Most of the stories are easily workable but the use of deductive logic is present in every story the revelations wouldn't be earth shattering for any long time reader of detective fiction but the "Nine mile walk" for its sheer extrapolations given from a single sentence is amazing, along with '"end play" and "straw man".
A Quick and easy read by one of my favorite Authors. Harry Kemelman was the author of the Rabbi Small Mysteries. These Mysteries involved an Orthodox Rabbi helping a Roman Catholic Police Chief solve Murders. This book, hoever, was a series of short stories about a Professor Nickki Welt who used logic to solve Murder mysteries also.
The story is based on the idea that there are a number of inferences that may be made from any sentence. I didn't agree with them all. Because of that is felt like the entire story was proven false and that effected how I rated the story.
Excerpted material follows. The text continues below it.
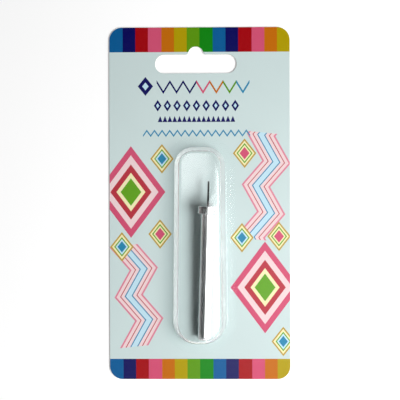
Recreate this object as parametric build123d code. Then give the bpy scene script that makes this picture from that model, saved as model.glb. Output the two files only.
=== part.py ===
from build123d import *
import math
import os

# A slotted quilling tool with a collar, lying loose in a clear blister on its hanging card.
# Millimetres. The card lies on its back: X runs across it, Y up towards the hang slot, Z out of its face.
# The origin is the middle of the card's back.

# Card
card_w = 70.7
card_l = 137.9
card_t = 0.6
card_corner_r = 5.0

# Hang slot, the common shop size of 32 by 10.5
hang_w = 32.0
hang_h = 10.5
hang_bar_h = 7.4
hang_root_r = 1.0
hang_top_margin = 7.5
hang_offset_x = -1.4

# Needle
needle_d = 0.75
needle_out = 9.4
needle_root = 13.0
needle_tip_r = 0.22
needle_slot_l = 4.5
needle_slot_w = 0.25

# Collar
collar_d = 8.0
collar_t = 3.15
collar_rim_r = 0.45
collar_spigot_l = 2.4
collar_line_w = 0.36
collar_line_depth = 0.12
collar_line_from_back = 1.2

# Handle barrel
handle_d = 5.2
handle_l = 48.9
handle_wall = 0.5
handle_mouth_r = 0.12

# Bush that grips the needle inside the barrel
bush_l = 12.0
bush_gap = 0.2
bush_lead_r = 0.25
root_gap = 0.15

# End plug, whose head is the rounded end of the handle
plug_head_t = 1.1
plug_round_r = 0.75
plug_spigot_l = 5.0
plug_lead_r = 0.25

# Running and seating clearances
rest_gap = 0.2
press_gap = 0.01
overrun = 2.0

# Blister film and flange
film_t = 0.35
flange_w = 4.0
draft = 13.0
brow_r = 1.1
foot_r = 0.5

# Room that the blister leaves round the tool, measured at the card
side_room_head = 5.95
side_room_foot = 6.65
end_room_head = 13.6
end_room_foot = 2.3
top_room = 0.65
head_corner_r = 5.6
foot_corner_r = 9.4
blister_foot_margin = 13.75

# How the tool lies in the blister
tool_offset_x = 3.1
tool_lean = 1.7

# Places that follow from the sizes above
collar_r = collar_d / 2
handle_r = handle_d / 2
needle_r = needle_d / 2
barrel_r = handle_r - handle_wall
barrel_l = handle_l - plug_head_t
blister_y0 = blister_foot_margin - card_l / 2
handle_end_y = blister_y0 + end_room_foot
tool_tilt = math.degrees(math.atan2(collar_r - handle_r, handle_l))
lean_cos = math.cos(math.radians(tool_lean))
lean_sin = math.sin(math.radians(tool_lean))
tilt_cos = math.cos(math.radians(tool_tilt))
tilt_sin = math.sin(math.radians(tool_tilt))
collar_y = handle_end_y + handle_l * lean_cos * tilt_cos
tip_y = collar_y + (collar_t + needle_out) * lean_cos * tilt_cos
blister_y1 = tip_y + end_room_head
blister_h = rest_gap + collar_d + top_room + film_t
hang_peak_r = hang_h - hang_bar_h

# The tool's own frame: its origin at the collar's back face, its local Z towards the needle's tip
tool_frame = Plane(
    origin=(tool_offset_x, collar_y, card_t + rest_gap + collar_r * tilt_cos),
    x_dir=(lean_cos, -lean_sin, 0),
    z_dir=(lean_sin * tilt_cos, lean_cos * tilt_cos, tilt_sin),
)
UPWARD = (Align.CENTER, Align.CENTER, Align.MIN)
DOWNWARD = (Align.CENTER, Align.CENTER, Align.MAX)


def rod(radius, z0, z1):
    """A cylinder on the tool's local axis between two heights."""
    return Pos(0, 0, z0) * Cylinder(radius, z1 - z0, align=UPWARD)


def end_edges(shape, z):
    """The edges of a turned piece that lie at one height."""
    return [e for e in shape.edges() if abs(e.center().Z - z) < press_gap]


def make_needle():
    """The needle: a round wire with a rounded tip, slotted along its last stretch."""
    bottom = -needle_root
    top = collar_t + needle_out
    wire = rod(needle_r, bottom, top)
    wire = fillet(end_edges(wire, top), needle_tip_r)
    slot_floor = top - needle_slot_l
    gap = Pos(0, 0, slot_floor) * Box(needle_d + overrun, needle_slot_w, needle_slot_l + overrun, align=UPWARD)
    floor_round = Pos(0, 0, slot_floor) * Rot(0, 90, 0) * Cylinder(needle_slot_w / 2, needle_d + overrun)
    return wire - gap - floor_round


def make_collar():
    """The collar: a rounded flange with a fine turned line, a spigot for the barrel and a through bore."""
    disc = rod(collar_r, 0, collar_t)
    disc = fillet(end_edges(disc, 0) + end_edges(disc, collar_t), collar_rim_r)
    line_z = collar_line_from_back + collar_line_w / 2
    line = Pos(0, 0, line_z) * Torus(collar_r + collar_line_w / 2 - collar_line_depth, collar_line_w / 2)
    spigot = rod(barrel_r - press_gap, -collar_spigot_l, collar_rim_r)
    spigot = fillet(end_edges(spigot, -collar_spigot_l), bush_lead_r)
    bore = rod(needle_r + press_gap, -collar_spigot_l - overrun, collar_t + overrun)
    return disc - line + spigot - bore


def make_needle_bush():
    """The bush: a slug inside the barrel, bored from the front to hold the needle's root."""
    front = -collar_spigot_l - bush_gap
    slug = rod(barrel_r - press_gap, front - bush_l, front)
    slug = fillet(end_edges(slug, front) + end_edges(slug, front - bush_l), bush_lead_r)
    bore = rod(needle_r + press_gap, -needle_root - root_gap, front + overrun)
    return slug - bore


def make_handle_tube():
    """The barrel: a drawn tube, its outer edges broken, open at both ends."""
    tube = rod(handle_r, -barrel_l, 0)
    tube = fillet(end_edges(tube, 0) + end_edges(tube, -barrel_l), handle_mouth_r)
    return tube - rod(barrel_r, -barrel_l - overrun, overrun)


def make_end_plug():
    """The end plug: a rounded head that closes the barrel, on a spigot pressed into it."""
    head = rod(handle_r, -handle_l, -barrel_l)
    head = fillet(end_edges(head, -handle_l), plug_round_r)
    head = fillet(end_edges(head, -barrel_l), handle_mouth_r)
    spigot_top = plug_spigot_l - barrel_l
    spigot = rod(barrel_r - press_gap, -barrel_l - plug_head_t / 2, spigot_top)
    spigot = fillet(end_edges(spigot, spigot_top), plug_lead_r)
    return head + spigot


def make_card():
    """The card: a board with rounded corners and a hang slot cut through it."""
    board = RectangleRounded(card_w, card_l, card_corner_r)
    bar_y = card_l / 2 - hang_top_margin - hang_h + hang_bar_h / 2
    bar = Pos(hang_offset_x, bar_y) * SlotOverall(hang_w, hang_bar_h)
    peak = Pos(hang_offset_x, bar_y + hang_bar_h / 2) * Circle(hang_peak_r)
    slot = bar + peak
    roots = [v for v in slot.vertices() if abs(v.X - hang_offset_x) < hang_peak_r + press_gap]
    slot = fillet(roots, hang_root_r)
    return extrude(board - slot, card_t)


def footprint(grow):
    """The blister's outline on the card, moved outwards by grow: a long form, wider at its foot."""
    head_x = collar_r + side_room_head + grow
    foot_x = collar_r + side_room_foot + grow
    y0 = blister_y0 - grow
    y1 = blister_y1 + grow
    outline = Polygon((-foot_x, y0), (foot_x, y0), (head_x, y1), (-head_x, y1), align=None)
    foot_corners = [v for v in outline.vertices() if v.Y < (y0 + y1) / 2]
    outline = fillet(foot_corners, foot_corner_r + grow)
    head_corners = [v for v in outline.vertices() if v.Y > y1 - press_gap]
    return fillet(head_corners, head_corner_r + grow)


def hood(grow, height, round_r):
    """A drafted solid on the footprint, its upper edge rounded."""
    solid = extrude(footprint(grow), height, taper=draft)
    brow = [e for e in solid.edges() if e.center().Z > height - press_gap]
    return fillet(brow, round_r)


def make_blister():
    """The blister: a thin drafted shell with a flange, open at the back where the card closes it."""
    wall = film_t / math.cos(math.radians(draft))
    outer = hood(0, blister_h, brow_r)
    inner = hood(-wall, blister_h - film_t, brow_r - film_t)
    flange = extrude(footprint(flange_w), film_t)
    shell = outer + flange
    root = [
        e
        for e in shell.edges()
        if abs(e.bounding_box().max.Z - film_t) < press_gap
        and abs(e.bounding_box().min.Z - film_t) < press_gap
        and abs(e.center().X) < collar_r + side_room_foot + press_gap
        and blister_y0 - press_gap < e.center().Y < blister_y1 + press_gap
    ]
    shell = fillet(root, foot_r)
    return Pos(0, 0, card_t) * (shell - inner)


PIECES = {
    "card": make_card,
    "blister": make_blister,
}
TOOL_PIECES = {
    "needle": make_needle,
    "collar": make_collar,
    "needle_bush": make_needle_bush,
    "handle_tube": make_handle_tube,
    "end_plug": make_end_plug,
}

os.makedirs("parts", exist_ok=True)
for node, make in PIECES.items():
    export_step(make(), f"parts/{node}.step")
for node, make in TOOL_PIECES.items():
    export_step(tool_frame.location * make(), f"parts/{node}.step")
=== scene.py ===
"""Looks and studio for a carded quilling tool: printed hanging card, clear blister and a small metal tool.

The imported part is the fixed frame. Lengths are millimetres in the part's own frame, except where metres are named.
"""

import logging
import math
from dataclasses import dataclass
from enum import Enum
from typing import Callable, Optional

import bmesh
import bpy
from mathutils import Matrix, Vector


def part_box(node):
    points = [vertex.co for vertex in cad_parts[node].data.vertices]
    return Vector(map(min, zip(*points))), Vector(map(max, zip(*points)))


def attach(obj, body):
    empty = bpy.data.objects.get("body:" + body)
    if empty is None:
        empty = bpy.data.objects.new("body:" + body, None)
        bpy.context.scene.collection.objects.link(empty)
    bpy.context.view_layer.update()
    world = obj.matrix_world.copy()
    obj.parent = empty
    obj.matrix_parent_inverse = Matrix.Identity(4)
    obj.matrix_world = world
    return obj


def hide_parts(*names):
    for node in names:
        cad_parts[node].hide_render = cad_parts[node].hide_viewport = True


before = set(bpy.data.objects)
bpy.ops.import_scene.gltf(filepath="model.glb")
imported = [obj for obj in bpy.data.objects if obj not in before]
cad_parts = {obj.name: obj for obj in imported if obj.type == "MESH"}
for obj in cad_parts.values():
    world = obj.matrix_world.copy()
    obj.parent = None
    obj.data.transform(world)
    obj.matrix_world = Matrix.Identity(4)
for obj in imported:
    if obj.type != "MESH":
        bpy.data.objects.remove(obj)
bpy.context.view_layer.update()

# One millimetre, and the distance within which two points are one, both in metres.
MM = 0.001
WELD = 1e-7
# A ray depth above this has bounced at least once.
BOUNCED = 0.5

Socket = bpy.types.NodeSocket
Colour = tuple[float, float, float]
Triple = tuple[float, float, float]
Point = tuple[float, float]
# Where a step or run starts and ends.
Span = tuple[float, float]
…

A series of short mysteries which logic solves each and every time. Nothing terribly tricky about any of these, but their explanations are superb. Definitely worth a read!
Nicky Welt has a very orderly and methodical approach. He uses logic to describe the crime. His descriptions are well reasoned. The stories were interesting and cleverly thought out.
In this series of stories, there are mysteries occurring that are solved by Nicky Welt, using his brain and his powers of observation, rather than dogged detective work. The book reads quickly and the stories are good.
An excellent collection of short crime stories/ whodunits set in an academic setting in the North Eastern USA. I look forward to starting the author's full length stories featuring a Rabbi /sleuth.